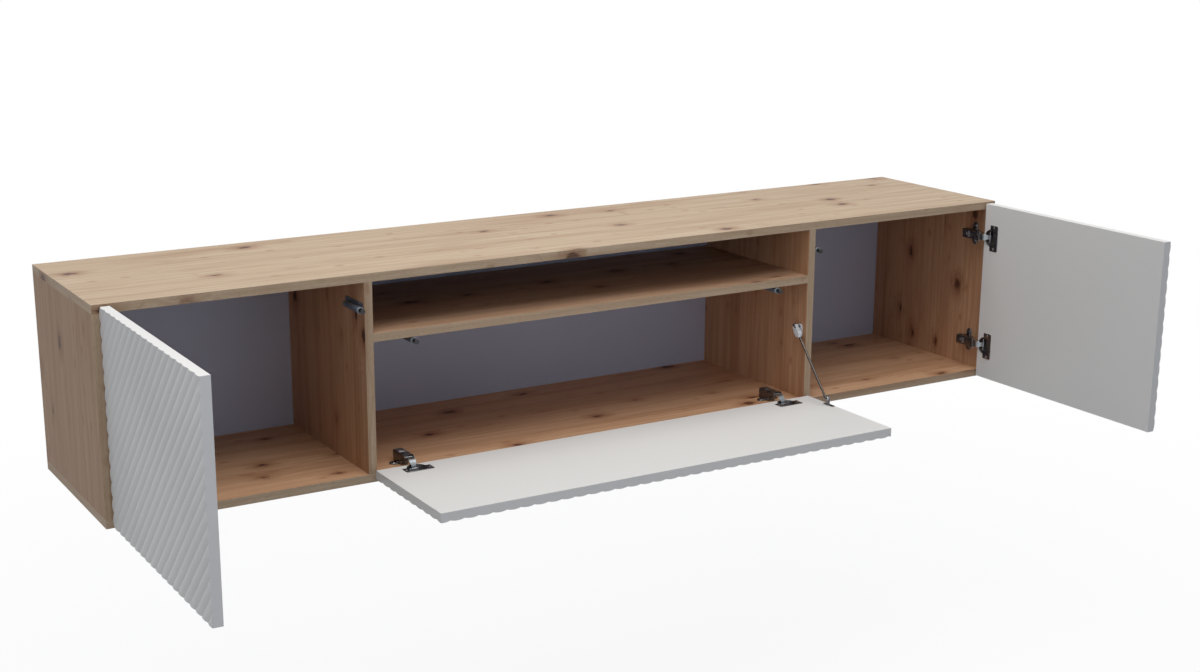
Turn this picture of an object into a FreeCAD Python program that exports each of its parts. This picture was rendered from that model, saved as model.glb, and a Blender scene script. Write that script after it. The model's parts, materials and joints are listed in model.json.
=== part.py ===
import FreeCAD, Part
import math
import os
import re

import Sketcher

# A wall-hung media console: two side-hinged doors, a drop-down flap under an open niche, and
# diagonal flutes milled across all three fronts.  Millimetres, +Z up, +Y into the wall.
#
# "Cabinet places" below are measured from the lower left front corner of the carcass: x along the
# width, y back from the front edges of the boards, z up from the underside.  The part's own origin
# is on the wall, in the middle of the outer wall screws; to_wall() moves from one to the other.
# The fronts are drawn open, which is the rest position of their joints.

V = FreeCAD.Vector
doc = FreeCAD.newDocument("media_console")

# ---------------------------------------------------------------------------------------- sizes

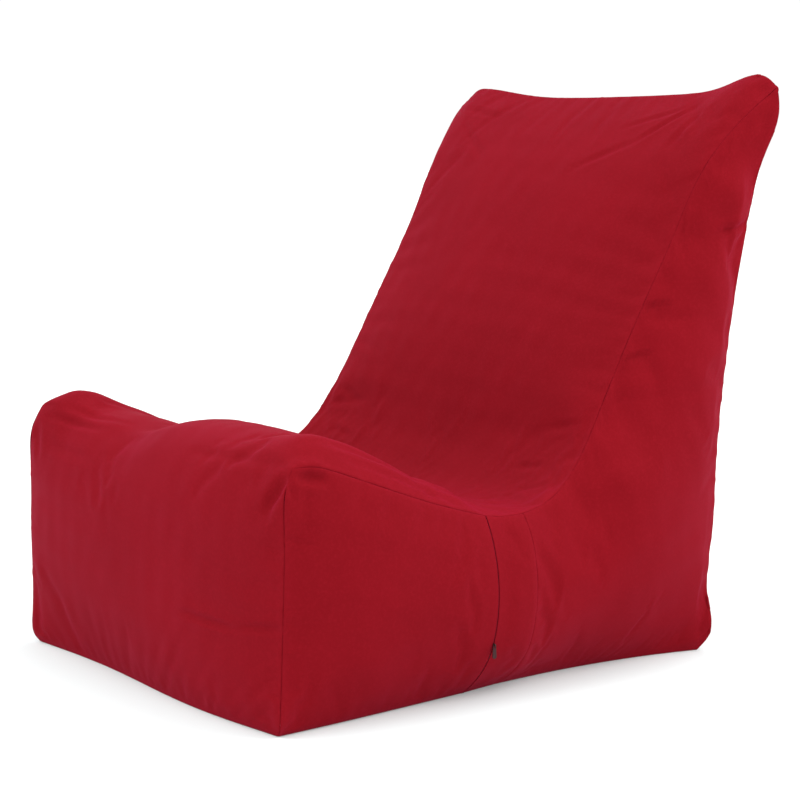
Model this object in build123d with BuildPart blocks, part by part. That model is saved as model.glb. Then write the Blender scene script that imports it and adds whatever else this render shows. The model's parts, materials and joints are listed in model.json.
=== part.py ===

=-=-=-=-=

* **Exercise**: Every record above should be output exactly.

* **The reply**:
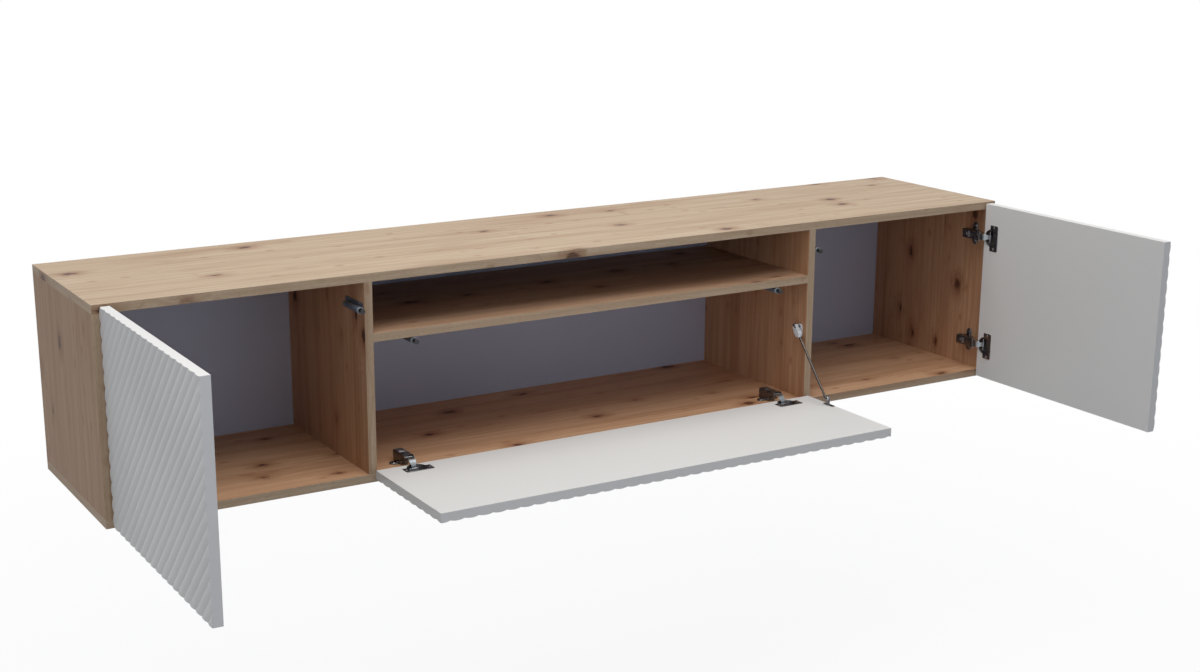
Turn this picture of an object into a FreeCAD Python program that exports each of its parts. This picture was rendered from that model, saved as model.glb, and a Blender scene script. Write that script after it. The model's parts, materials and joints are listed in model.json.
=== part.py ===
import FreeCAD, Part
import math
import os
import re

import Sketcher

# A wall-hung media console: two side-hinged doors, a drop-down flap under an open niche, and
# diagonal flutes milled across all three fronts.  Millimetres, +Z up, +Y into the wall.
#
# "Cabinet places" below are measured from the lower left front corner of the carcass: x along the
# width, y back from the front edges of the boards, z up from the underside.  The part's own origin
# is on the wall, in the middle of the outer wall screws; to_wall() moves from one to the other.
# The fronts are drawn open, which is the rest position of their joints.

V = FreeCAD.Vector
doc = FreeCAD.newDocument("media_console")

# ---------------------------------------------------------------------------------------- sizes

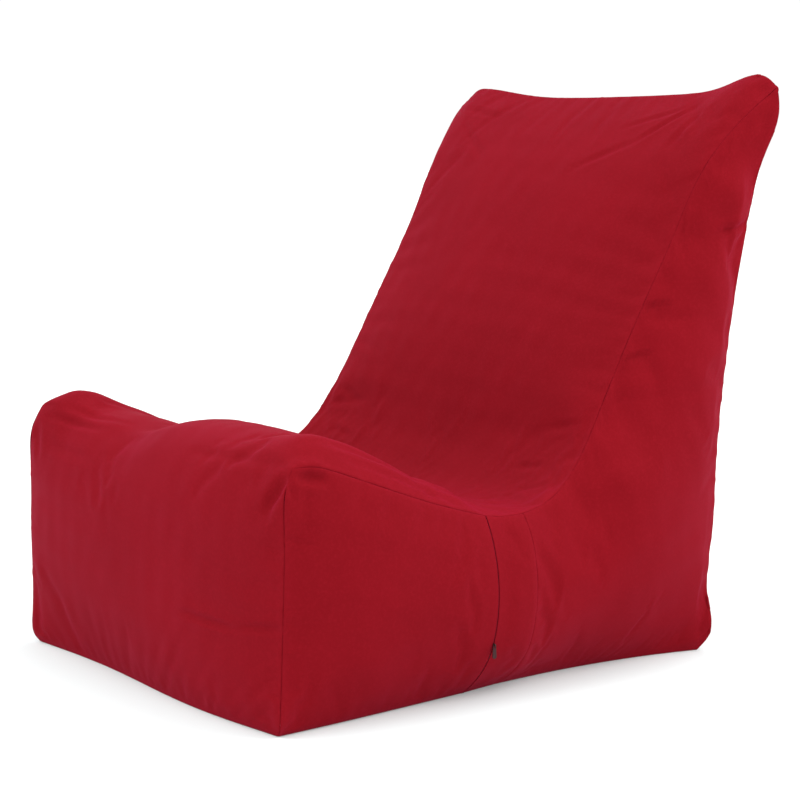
Model this object in build123d with BuildPart blocks, part by part. That model is saved as model.glb. Then write the Blender scene script that imports it and adds whatever else this render shows. The model's parts, materials and joints are listed in model.json.
=== part.py ===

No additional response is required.